Data ::

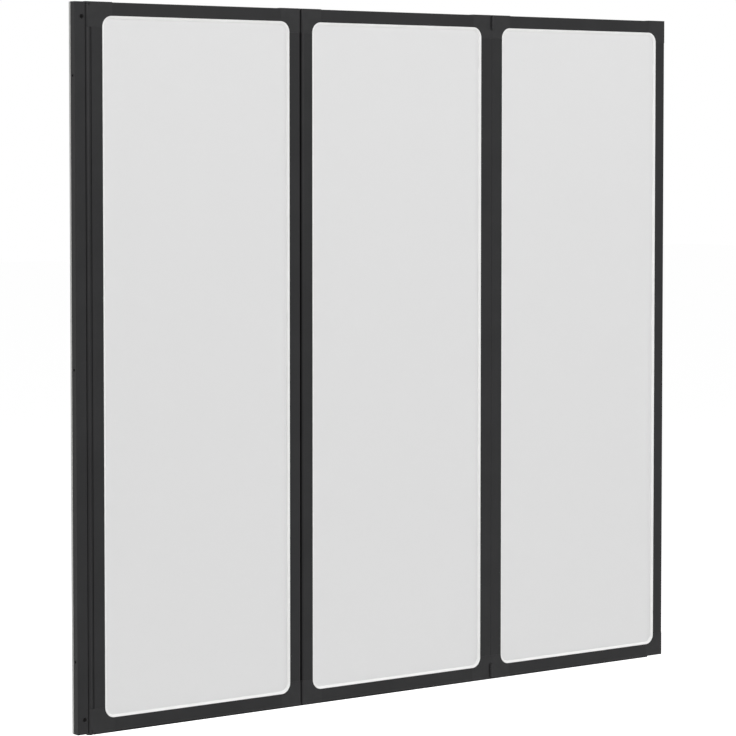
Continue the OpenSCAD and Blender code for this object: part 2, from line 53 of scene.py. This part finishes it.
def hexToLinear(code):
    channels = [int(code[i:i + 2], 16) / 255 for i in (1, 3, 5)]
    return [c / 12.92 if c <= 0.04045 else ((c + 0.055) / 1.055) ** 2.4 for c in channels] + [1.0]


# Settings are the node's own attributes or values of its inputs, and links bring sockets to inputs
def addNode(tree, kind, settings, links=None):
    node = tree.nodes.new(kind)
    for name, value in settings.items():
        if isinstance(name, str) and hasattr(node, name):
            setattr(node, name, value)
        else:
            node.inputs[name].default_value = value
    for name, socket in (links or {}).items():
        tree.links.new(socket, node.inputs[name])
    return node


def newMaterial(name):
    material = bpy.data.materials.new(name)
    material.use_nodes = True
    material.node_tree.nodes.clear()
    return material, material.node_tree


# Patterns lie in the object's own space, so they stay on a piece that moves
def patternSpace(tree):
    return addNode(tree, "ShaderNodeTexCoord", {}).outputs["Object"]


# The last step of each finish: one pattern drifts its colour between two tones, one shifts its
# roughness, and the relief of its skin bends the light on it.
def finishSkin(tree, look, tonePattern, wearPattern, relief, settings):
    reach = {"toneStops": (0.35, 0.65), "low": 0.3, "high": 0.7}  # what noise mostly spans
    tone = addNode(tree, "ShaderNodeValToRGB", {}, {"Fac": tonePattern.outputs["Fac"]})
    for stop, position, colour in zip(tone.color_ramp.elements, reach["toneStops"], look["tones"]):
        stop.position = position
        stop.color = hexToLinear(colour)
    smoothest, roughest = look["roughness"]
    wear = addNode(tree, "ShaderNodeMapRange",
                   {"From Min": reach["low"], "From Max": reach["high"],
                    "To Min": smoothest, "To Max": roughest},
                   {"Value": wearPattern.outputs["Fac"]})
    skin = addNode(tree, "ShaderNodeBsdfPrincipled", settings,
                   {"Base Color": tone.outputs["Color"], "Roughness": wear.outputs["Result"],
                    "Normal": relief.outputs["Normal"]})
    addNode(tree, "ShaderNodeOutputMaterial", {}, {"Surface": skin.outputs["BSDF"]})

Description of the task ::
Output the full listing exactly as it stands.

Final answer ::
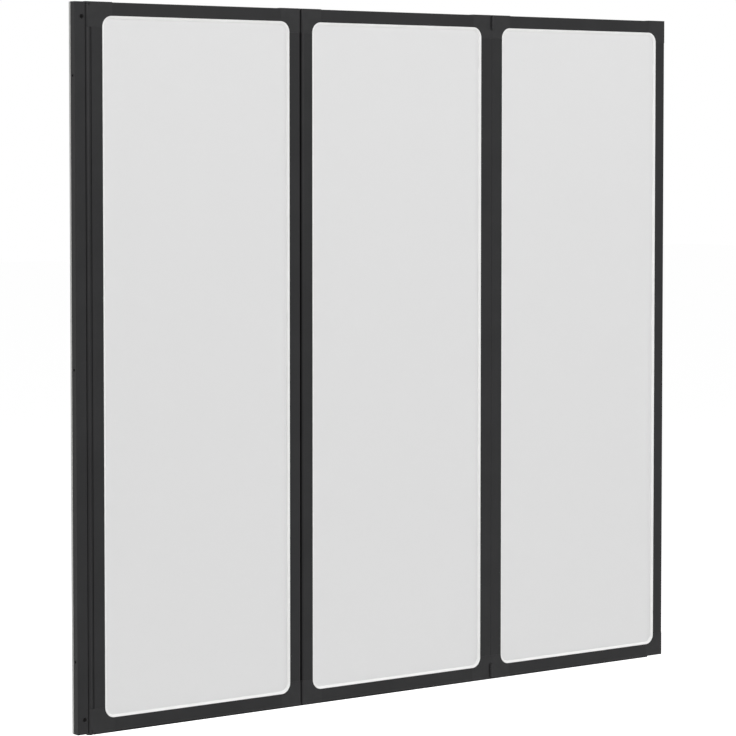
Continue the OpenSCAD and Blender code for this object: part 2, from line 53 of scene.py. This part finishes it.
def hexToLinear(code):
    channels = [int(code[i:i + 2], 16) / 255 for i in (1, 3, 5)]
    return [c / 12.92 if c <= 0.04045 else ((c + 0.055) / 1.055) ** 2.4 for c in channels] + [1.0]


# Settings are the node's own attributes or values of its inputs, and links bring sockets to inputs
def addNode(tree, kind, settings, links=None):
    node = tree.nodes.new(kind)
    for name, value in settings.items():
        if isinstance(name, str) and hasattr(node, name):
            setattr(node, name, value)
        else:
            node.inputs[name].default_value = value
    for name, socket in (links or {}).items():
        tree.links.new(socket, node.inputs[name])
    return node


def newMaterial(name):
    material = bpy.data.materials.new(name)
    material.use_nodes = True
    material.node_tree.nodes.clear()
    return material, material.node_tree


# Patterns lie in the object's own space, so they stay on a piece that moves
def patternSpace(tree):
    return addNode(tree, "ShaderNodeTexCoord", {}).outputs["Object"]


# The last step of each finish: one pattern drifts its colour between two tones, one shifts its
# roughness, and the relief of its skin bends the light on it.
def finishSkin(tree, look, tonePattern, wearPattern, relief, settings):
    reach = {"toneStops": (0.35, 0.65), "low": 0.3, "high": 0.7}  # what noise mostly spans
    tone = addNode(tree, "ShaderNodeValToRGB", {}, {"Fac": tonePattern.outputs["Fac"]})
    for stop, position, colour in zip(tone.color_ramp.elements, reach["toneStops"], look["tones"]):
        stop.position = position
        stop.color = hexToLinear(colour)
    smoothest, roughest = look["roughness"]
    wear = addNode(tree, "ShaderNodeMapRange",
                   {"From Min": reach["low"], "From Max": reach["high"],
                    "To Min": smoothest, "To Max": roughest},
                   {"Value": wearPattern.outputs["Fac"]})
    skin = addNode(tree, "ShaderNodeBsdfPrincipled", settings,
                   {"Base Color": tone.outputs["Color"], "Roughness": wear.outputs["Result"],
                    "Normal": relief.outputs["Normal"]})
    addNode(tree, "ShaderNodeOutputMaterial", {}, {"Surface": skin.outputs["BSDF"]})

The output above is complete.